SELECT distinct rtrim(t.tabschema) || '.' || rtrim(t.tabname)
FROM SYSCAT.INDEXES i 
JOIN SYSCAT.TABLES t 
    ON i.tabschema = t.tabschema 
    AND i.tabname = t.tabname 
JOIN SYSCAT.TABLESPACES ts 
    ON coalesce(t.index_tbspace, t.tbspace) = ts.tbspace 
WHERE t.tabschema not like 'SYS%' 
  AND getinxsize(indschema, indname) > ts.pagesize / 4;

EDIT: Example of XML column in index

A table like:

CREATE TABLE TESTING_APA.ATOM_FEED  
( FEED_XML XML 
, FEED_XML_IS_NULL SMALLINT NOT NULL 
      GENERATED ALWAYS AS (CASE WHEN FEED_XML IS NULL THEN 1 ELSE 0 END) 
) IN USERSPACE1
ORGANIZE BY ROW;

Generates two indexes (not sure why though) where type name of the column is XML:

select tabschema, tabname, indname, colnames 
from syscat.indexes 
where indname in ('SQL190304085605540','SQL190304085605550')

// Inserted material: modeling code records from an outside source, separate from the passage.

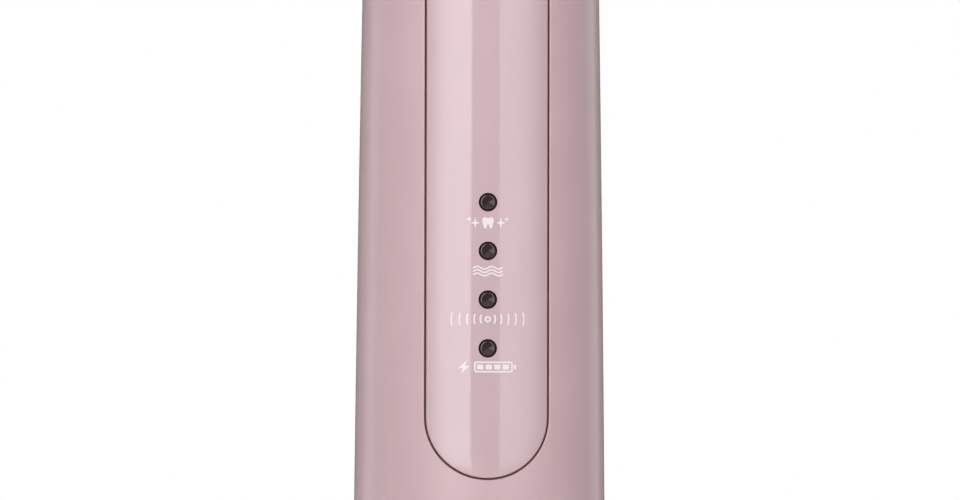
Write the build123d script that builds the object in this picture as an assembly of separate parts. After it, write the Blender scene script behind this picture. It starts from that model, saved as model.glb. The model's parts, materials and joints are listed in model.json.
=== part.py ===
from build123d import *
import math
import os

# A sonic electric toothbrush standing on its inductive charger.
#
# Millimetres, +Z up. The origin is the centre of the charger's foot ring, on the surface that it stands on.
# The control panel and the bristles face -Y. The handle and the brush head are modelled from the handle's
# own foot and then raised onto the charger's seat: every height from SEAM_H down is counted from that foot.

# Charger housing.
CHARGER_R, CHARGER_H = 28.0, 14.0
CHARGER_WALL, CHARGER_DRAFT = 1.8, 0.6
RIM_ROUND, RIM_DROP = 3.6, 0.35
SEAT_Z = 11.6
CUP_R, CUP_LIP = 15.2, 0.8
POST_R, POST_H, POST_WALL, POST_ROUND = 4.4, 9.0, 1.8, 1.4
SHELL_FOOT_Z = 1.6
PLATE_Z, PLATE_TOP, PLATE_STEP = 0.8, 2.7, 0.7
FOOT_RING_IN, FOOT_RING_OUT, FOOT_RING_SUNK = 21.0, 25.0, 0.6
SEAL_IN, SEAL_OUT = 25.2, 25.75

# Charger screws and their bosses.
SCREW_CIRCLE_R, SCREW_ANGLES = 17.5, (30, 150, 270)
SCREW_R, SCREW_HEAD_R, SCREW_TOP = 1.2, 2.3, 8.4
SCREW_HEAD_Z, SCREW_SEAT_Z = PLATE_Z + 0.35, PLATE_Z + 1.2
BOSS_R, BOSS_HOLE_R = 2.8, 1.25

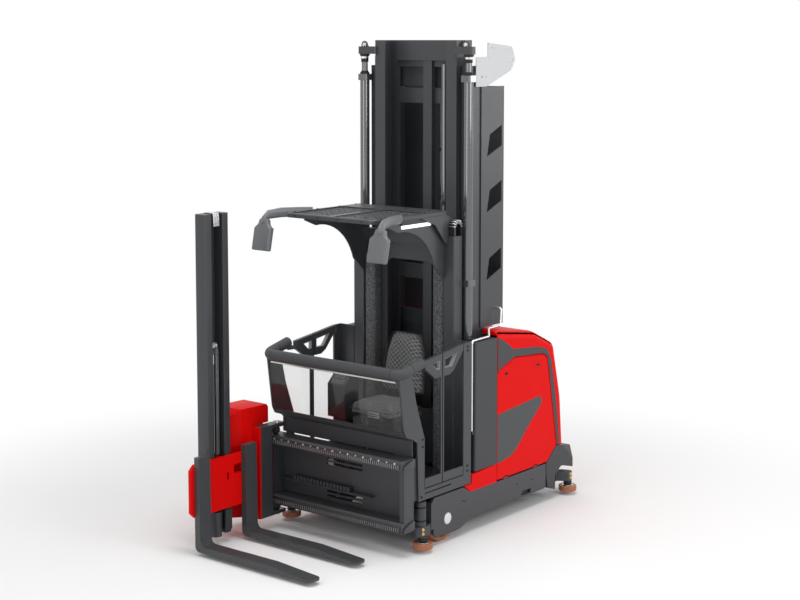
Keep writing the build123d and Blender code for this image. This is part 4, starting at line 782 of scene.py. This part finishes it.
# The cloth and foam of the cab are speckled: a dark ground with paler flecks, over a fine pile.
# The seat's back has a check as well, made by two crossing waves.
speckle = bpy.data.node_groups.new("speckled_pile", "ShaderNodeTree")
group_sockets(
    speckle,
    inputs=(
        ("Ground", "colour", (0.03, 0.03, 0.03, 1)), ("Fleck", "colour", (0.2, 0.2, 0.2, 1)),
        ("Fleck Scale", "number", 110.0), ("Fleck Edge", "number", 0.62),
        ("Check Size", "number", 125.0), ("Check Strength", "number", 0.0)),
    outputs=(("Color", "colour"), ("Height", "number")))
pile_in = add_node(speckle, "NodeGroupInput", (-8, 0))
pile_out = add_node(speckle, "NodeGroupOutput", (4, 0))
pile_spot = add_node(speckle, "ShaderNodeTexCoord", (-8, 3))
pile_fleck = add_node(speckle, "ShaderNodeTexNoise", (-6, 1))
pile_fleck.inputs["Detail"].default_value = 2.0
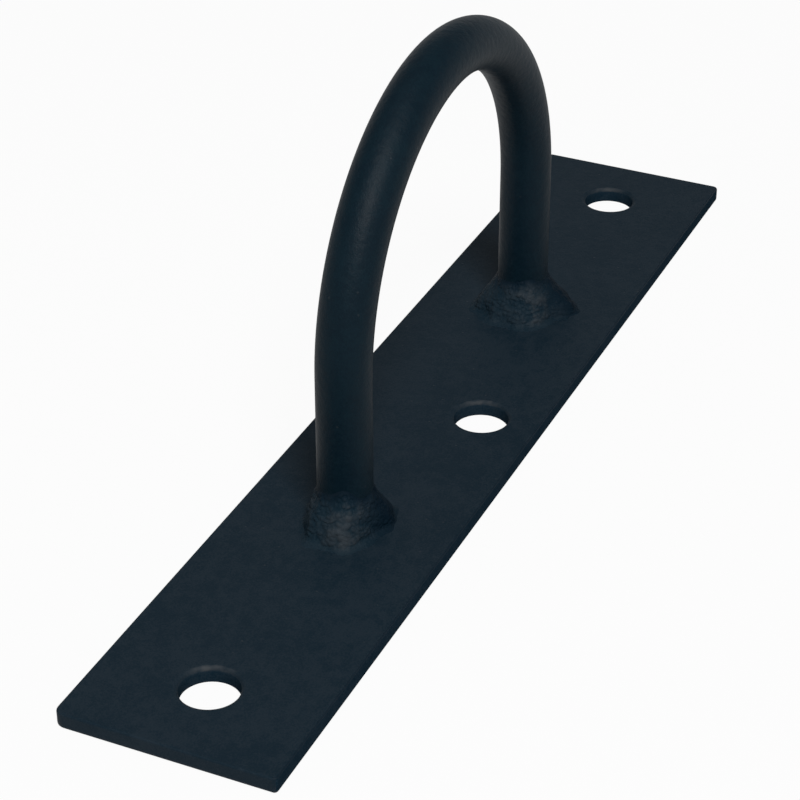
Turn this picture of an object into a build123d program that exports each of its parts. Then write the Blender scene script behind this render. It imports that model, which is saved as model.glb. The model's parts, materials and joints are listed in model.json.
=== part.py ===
import os
from math import cos, pi, radians, sin

from build123d import *

os.makedirs("parts", exist_ok=True)

# Suspension trainer anchor for a wall, a beam or a ceiling: a flat steel plate
# that carries a loop of bent round bar, welded on at its two feet.
# Millimetres. The origin is the centre of the plate's back face, +X runs along
# the plate and +Z points away from the wall, through the top of the loop.

# Mounting plate
plate_length = 276.0
plate_width = 50.8
plate_thickness = 4.0
plate_corner_radius = 0.6
plate_edge_break = 0.25

# Bolt holes, two on the centre line and one beside it, clear of the loop
hole_diameter = 13.0
hole_edge_break = 0.25
end_hole_inset = 20.0
middle_hole_offset = 10.9

# Loop bar
bar_diameter = 12.7
loop_clear_width = 93.3
loop_clear_height = 84.7

# Weld beads, laid by hand round each foot. Each is given by its lobes and the
# hollows between them: the angle round the foot, how far the bead reaches out
# over the plate there, how far it climbs the bar, and how full it is, from 0 for
# a straight slope to 1 for a rounded shoulder.
near_weld_lobes = (
    (-156.0, 4.7, 13.8, 0.1),
    (-112.0, 2.4, 9.8, 0.0),
    (-54.0, 5.7, 10.0, 0.9),
    (30.0, 4.2, 10.0, 0.5),
    (109.0, 2.9, 9.4, 0.0),
    (167.0, 5.2, 11.6, 0.0),
)
far_weld_lobes = (
    (-142.0, 5.1, 12.4, 0.1),
    (-115.0, 3.7, 10.8, 0.0),
    (-79.0, 8.4, 10.4, 0.9),
    (-10.0, 4.8, 9.6, 0.5),
    (50.0, 4.5, 9.8, 0.5),
    (114.0, 6.0, 9.6, 0.2),
    (170.0, 4.8, 11.0, 0.0),
)
weld_overrun = 0.8
weld_ripples = 9
weld_ripple_height = 0.25
weld_ripple_slant = 80.0
weld_levels = 5
points_per_ripple = 4

bar_radius = bar_diameter / 2
leg_x = (loop_clear_width + bar_diameter) / 2
bend_z = plate_thickness + loop_clear_height + bar_radius - leg_x
end_hole_spacing = plate_length - 2 * end_hole_inset


# Mounting plate: a cut length of flat bar, with its edges and holes deburred
with BuildPart() as mounting_plate:
    with BuildSketch(Plane.XY):
        RectangleRounded(plate_length, plate_width, plate_corner_radius)
    extrude(amount=plate_thickness)
    chamfer(faces().filter_by(Axis.Z).edges(), length=plate_edge_break)
    with BuildSketch(Plane.XY):
        with GridLocations(end_hole_spacing, 0, 2, 1):
            Circle(hole_diameter / 2)
        with Locations((0, -middle_hole_offset)):
            Circle(hole_diameter / 2)
    extrude(amount=plate_thickness, mode=Mode.SUBTRACT)
    hole_walls = faces().filter_by(GeomType.CYLINDER).filter_by(
        lambda wall: abs(wall.radius - hole_diameter / 2) < 0.001
    )
    chamfer(hole_walls.edges().filter_by(GeomType.CIRCLE), length=hole_edge_break)


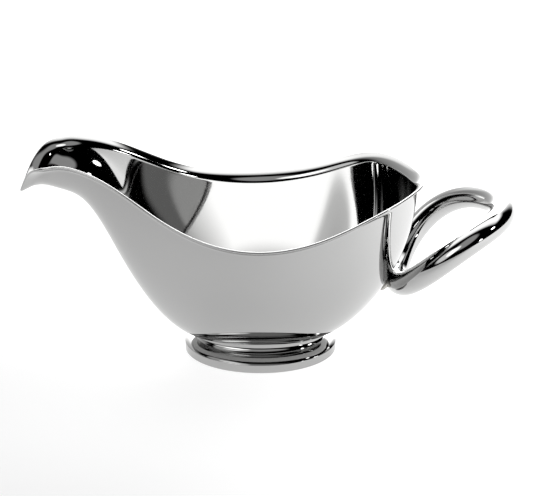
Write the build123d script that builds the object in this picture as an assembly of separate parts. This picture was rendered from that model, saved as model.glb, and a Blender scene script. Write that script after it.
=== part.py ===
from build123d import *
import math
import os
import numpy as np

# Gravy boat in polished stainless steel: a pressed sheet bowl with a drawn-out spout and a
# flared rim, standing on a hollow oval foot, with a ring of bent round tube as its handle.
# Millimetres. X runs from the spout (-) to the handle (+), Y across, Z up from the table.
# The bowl, foot and handle are symmetric about the plane Y = 0.

# ---- driving dimensions ----
SHEET = 1.2                # thickness of the bowl and foot metal
TIP_X = -110.5             # end of the wall at the spout, measured from the foot's centre
STERN_X = 74.5             # end of the wall at the handle side
FLOOR_Z = 8.2              # height of the bowl's flat underside
FLOOR_BLEND = 2.5          # height over which the round bottom turns into the flat floor
LIP_REACH = 2.8            # how far the rim flares outwards
LIP_DEPTH = 3.5            # height of the flared band below the rim
LIP_POWER = 2.2            # how tightly the flare is curled

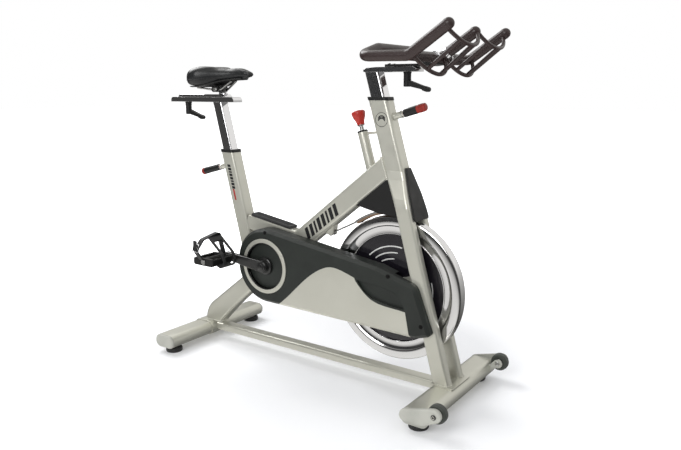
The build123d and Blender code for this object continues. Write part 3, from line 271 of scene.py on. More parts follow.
def new_piece(name, mesh, slot, body, finish=None, sharp=35):
    """A mesh made into a piece of the bike: smooth, with edges kept sharp above an angle in degrees.

    It has its slot's own material, unless another finish is given.
    """
    piece = bpy.data.objects.new(name, mesh)
    bpy.context.scene.collection.objects.link(piece)
    mesh.materials.clear()
    mesh.materials.append(finish or FINISHES[slot])
    for polygon in mesh.polygons:
        polygon.use_smooth = True
    mesh.set_sharp_from_angle(angle=radians(sharp))
    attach(piece, body)
    return piece


def as_mesh(shape, name):
    bmesh.ops.recalc_face_normals(shape, faces=shape.faces)
    mesh = bpy.data.meshes.new(name)
    shape.to_mesh(mesh)
    shape.free()
    return mesh


def join_rows(shape, rows):
    """Walls between rows of points, each row a closed loop."""
    for first, second in rows:
        for index in range(len(first)):
            after = (index + 1) % len(first)
            shape.faces.new((first[index], first[after], second[after], second[index]))


def add_lathe(shape, start, axis, profile, closed=False, steps=48):
    """Add a turned form to a bmesh. The profile gives (distance along the axis, radius), in millimetres."""
    axis = Vector(axis).normalized()
    side = axis.orthogonal().normalized()
    other = axis.cross(side)
    rings = []
    for distance, radius in profile:
        centre = Vector(start) + axis * distance * MM
        ring = []
        for step in range(steps):
            angle = 2 * pi * step / steps
            ring.append(shape.verts.new(centre + (side * cos(angle) + other * sin(angle)) * (radius * MM)))
        rings.append(ring)
    join_rows(shape, zip(rings, rings[1:]))
    if closed:
        join_rows(shape, [(rings[-1], rings[0])])
    else:
        shape.faces.new(rings[0])
        shape.faces.new(rings[-1])


def lathes(name, placings, profile, slot, body, finish=None, **options):
    """One piece of the same turned form at several places, each a (start, axis)."""
    shape = bmesh.new()
    for start, axis in placings:
        add_lathe(shape, start, axis, profile, **options)
    return new_piece(name, as_mesh(shape, name), slot, body, finish)


def lathe(name, start, axis, profile, slot, body, finish=None, **options):
    return lathes(name, [(start, axis)], profile, slot, body, finish, **options)


def ring_profile(radius, thickness):
    """A closed profile of a round ring, for a lathe."""
    turns = [radians(angle) for angle in range(0, 360, 36)]
    return [(thickness * cos(turn), radius + thickness * sin(turn)) for turn in turns]


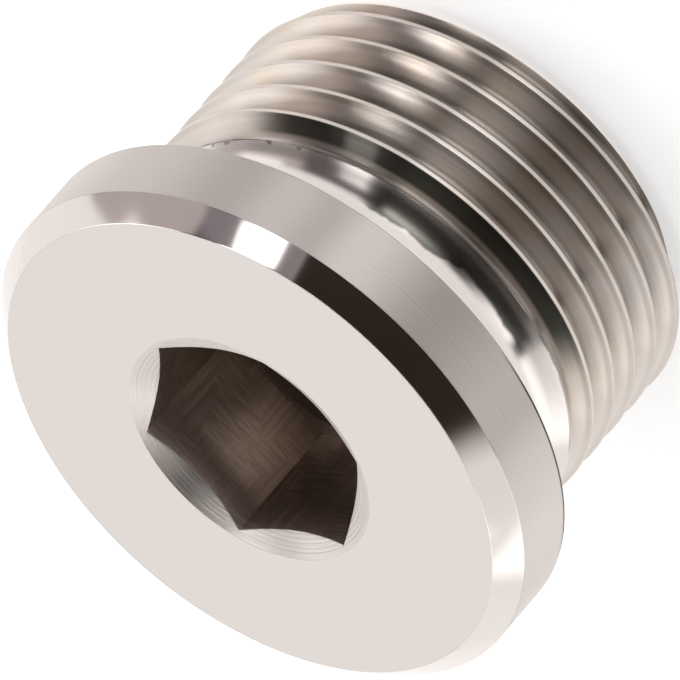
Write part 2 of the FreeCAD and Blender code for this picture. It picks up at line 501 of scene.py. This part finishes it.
def thread_steel():
    """The cut thread: tool marks, chatter across it, painted shade in the groove bottoms and
    under the crests, and a painted dark reflection.
    """
    finish = Finish("thread_steel", roughness=0.29, anisotropy=1.0)
    n = finish.n
    down_flank = n.math("ADD", finish.height, finish.radius)
    finish.marks(n.line_noise(down_flank, scale=9.0, detail=3.0), TOOL_MARK_DEPTH)
    ribs = n.math("SINE", n.product(finish.angle, math.tau / RIB_PERIOD))
    uneven = n.line_noise(n.product(finish.angle, 0.31), scale=1.5, detail=2.0)
    ribs = n.product(ribs, n.ramp(uneven, 0.35, 0.65, 0.6, 1.0),
                     n.math("ADD", 0.25, finish.window(*STRONG_RIBS)))
    finish.marks(ribs, RIB_DEPTH)

    # height above the middle of the nearest groove
    start = n.math("SUBTRACT", finish.height, n.product(finish.angle, PITCH / 360))
    rise = n.math("WRAP", n.math("SUBTRACT", start, GROOVE_START_Z), PITCH / 2, -PITCH / 2)
    # painted shade: dark from the groove's bottom up its downward flank, and in a band just under
    # each crest
    bottom = n.product(n.ramp(rise, -0.40, -0.12), n.fade(rise, 0.84, 0.95))
    shade_under_crest = n.product(n.ramp(rise, -0.91, -0.86), n.fade(rise, -0.78, -0.66))
    dark = n.math("ADD", n.product(bottom, GROOVE_SHADE_SHARE), n.product(shade_under_crest, UNDER_CREST_SHADE_SHARE))
    dark = n.product(dark, n.ramp(finish.angle, 80, 92, 1.0, 0.35),
                     n.ramp(finish.angle, -36, -16, 0.35, 1.0))
    clouds = n.noise(finish.spot, scale=0.3, detail=3.0)
    tan = n.product(n.ramp(clouds, 0.42, 0.62, 0.0, 0.8), n.ramp(finish.angle, -34, -8, 0.2, 1.0))
    steel = n.mix_colour(dark, n.mix_colour(tan, THREAD_STEEL, TAN_STEEL), GROOVE_PAINTED_SHADE)

    # a painted dark reflection lies on the lower flank of the first full groove under the neck
    first = n.math("SUBTRACT", start, GROOVE_START_Z - PITCH)
    on_first_flank = n.product(n.ramp(first, -0.92, -0.86), n.fade(first, -0.42, -0.26))
    thinner = n.product(0.3, finish.window(*THINNER_THREAD_PAINTED_REFLECTION))
    painted_dark_share = n.product(on_first_flank, finish.window(*THREAD_PAINTED_REFLECTION),
                     n.math("SUBTRACT", THREAD_REFLECTION_SHARE, thinner))
    finish.set("Base Color", n.mix_colour(painted_dark_share, steel, PAINTED_DARK))
    return finish.material


def socket_steel():
    """The broached walls: streaks down them, and patches of short stripes across."""
    finish = Finish("socket_steel", roughness=0.3, anisotropy=0.0, colour=SOCKET_STEEL)
    n = finish.n
    x, y, z = n.add("ShaderNodeSeparateXYZ", Vector=finish.spot).outputs
    down = n.add("ShaderNodeCombineXYZ", X=x, Y=y, Z=n.product(z, 0.05)).outputs[0]
    across = n.add("ShaderNodeCombineXYZ", X=n.product(x, 0.1),
                   Y=n.product(y, 0.1), Z=z).outputs[0]
    streaks = n.noise(down, scale=3.5, detail=5.0)
    stripes = n.noise(across, scale=7.0, detail=3.0)
    patches = n.ramp(n.noise(finish.spot, scale=0.35, detail=1.0), 0.36, 0.60)
    marks = n.math("ADD", n.product(streaks, n.math("SUBTRACT", 1.0, patches)),
                   n.product(stripes, patches))
    finish.marks(marks, depth=0.004)
    finish.set("Base Color", n.mix_colour(n.ramp(marks, 0.30, 0.70), STREAK_STEEL, SOCKET_STEEL))
    return finish.material


def face_steel():
    """The satin face, faintly mottled, with a few tiny dark specks."""
    finish = Finish("face_steel", roughness=0.27, anisotropy=0.0)
    n = finish.n
    finish.marks(n.line_noise(finish.radius, scale=5.0, detail=4.0), depth=0.001)
    cloudy = n.ramp(n.noise(finish.spot, scale=2.2, detail=6.0), 0.35, 0.7, 0.0, 0.12)
    specks = n.ramp(n.noise(finish.spot, scale=6.0, detail=2.0), 0.70, 0.76, 0.0, 0.6)
    finish.set("Base Color", n.mix_colour(n.math("ADD", cloudy, specks), STEEL, SOCKET_STEEL))
    return finish.material


def cone_steel():
    """The cone where the thread starts, partly under a painted dark reflection."""
    finish = Finish("cone_steel", roughness=0.22, anisotropy=0.9)
    n = finish.n
    finish.marks(n.line_noise(finish.height, scale=4.0, detail=1.0), depth=0.002)

    # the painted reflection's wavy upper edge stands higher on one side
    wavy = n.product(n.line_noise(n.product(finish.angle, 0.12), scale=1.0, detail=2.0), 0.5)
    top = n.math("ADD", n.ramp(finish.angle, 28, 42, 11.72, 12.22), wavy)
    above = n.math("SUBTRACT", finish.height, top)
    painted_dark_share = n.product(finish.window(*CONE_PAINTED_REFLECTION), CONE_REFLECTION_SHARE, n.fade(above, -0.13, 0.07))
    thin = n.product(finish.window(*THIN_CONE_PAINTED_REFLECTION),
                     n.ramp(finish.height, 11.65, 11.9, 0.35, 0.0))
    painted_dark_share = n.math("ADD", painted_dark_share, thin)

    # painted shade in a thin broken line, wider in places, in the crease where the thread starts
    edge = n.math("ADD", n.product(finish.angle, START_EDGE_RISE), START_EDGE_Z)
    over = n.math("SUBTRACT", finish.height, edge)
    line_widening = n.ramp(n.line_noise(finish.angle, scale=0.24, detail=1.0), 0.55, 0.68, 0.0, 0.16)
    width = n.math("ADD", n.product(line_widening, finish.window(*CREASE_SHADE_WIDENING)), 0.08)
    line = n.fade(n.math("DIVIDE", over, width), 0.5, 1.0)
    gaps = n.line_noise(n.math("ADD", finish.angle, 40), scale=0.1, detail=2.0)
    broken = n.math("MAXIMUM", n.ramp(gaps, 0.42, 0.52, 0.5, 1.0), finish.window(*UNBROKEN_CREASE_SHADE))
    line = n.product(line, broken, finish.window(*CREASE_PAINTED_SHADE))
    painted_dark_share = n.product(n.math("MAXIMUM", painted_dark_share, line), n.ramp(finish.height, 11.2, 11.5, 0.5, 1.0))
    # the cone's colour carries the painted dark reflection and the crease's painted shade
    finish.set("Base Color", n.mix_colour(painted_dark_share, STEEL, PAINTED_DARK))
    return finish.material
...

TESTING_APA  ATOM_FEED  SQL190304085605540  +FEED_XML                                                                                                                                                                                                                                                                                                                                                                                                                                                                                                                                                                                                                                                       
TESTING_APA  ATOM_FEED  SQL190304085605550  +FEED_XML                    

In addition, explicit xml indexes also result in indexes in the catalog whose column type is XML.

Since the source database is not UTF-8, there can't be any JSON columns. For a UTF-8 database, it may be worthwhile to investigate whether indexes for JSON comes into play. The function GetInxSize is however specially designed to handle non-utf -> utf, so it will have to be changed for utf-8 databases.